Michael Brendan Dougherty:

“Are classical-liberal principles sufficient for conservatives and their political action? Or are they insufficient? Do conservatives need to employ or cultivate something beyond them in politics? And what might that be? This is the heart of a debate running fitfully through the American Right. It’s a debate that we’ve had before. But it’s worth having it now, trying to depersonalize it, and moving forward.

First we have to clarify what we mean by classical liberalism. In the little series of essays, volleys, and personal attacks about the future of the American Right, there is a kind of intellectual shortcut at work. It goes something like this: The best of America’s founding principles are modern Enlightenment principles, a body of thought that could be called “liberalism.” And people who declare themselves classical liberals today, whether they be centrists who defend a “liberal world order” or libertarians and conservatives, are the true bearers of this tradition. One often hears them say that because the American Constitution is a liberal one, the work of conservatism is the preservation of a liberalism, “classically understood.”

But there are not only philosophical problems with this, but rather obvious historical ones. The Founders supported policies and institutions in the nation and in their home states that are anathema to today’s classical liberals. Those Founders cared for liberty but did not call themselves liberals. …”
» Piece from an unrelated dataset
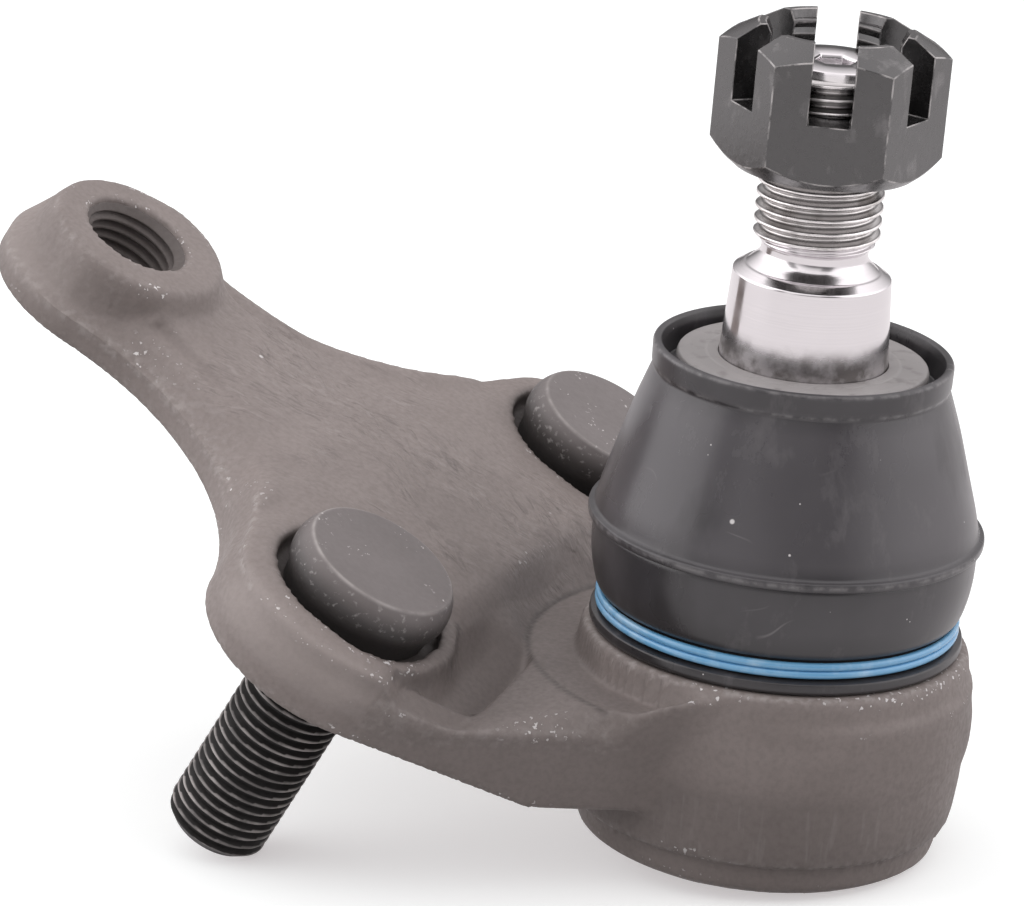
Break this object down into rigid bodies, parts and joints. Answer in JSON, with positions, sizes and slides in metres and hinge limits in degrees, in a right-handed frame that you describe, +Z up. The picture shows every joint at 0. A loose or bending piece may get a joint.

I want to say that I appreciate Michael Brendan Dougherty making the point because it is a crucial misunderstanding that has major significance.

Mainstream conservatives operate on the assumption that the Founding Fathers were classical liberals because they talked about “liberty.” In reality, many of them were classical republicans, which is a different species of political theory. They were slaveowners who were trained in the classics who admired Greece and Rome. Look at the Capitol that they built for themselves in Washington, DC.

“Liberty” was meaningful to them because like the Romans their world was also based on slavery. “Equality” was meaningful to them because as gentlemen their culture was based on honor. They felt insulted that their rights as Englishmen under the British Constitution were not being recognized by Parliament. They saw themselves as the equals of their role models the British gentry.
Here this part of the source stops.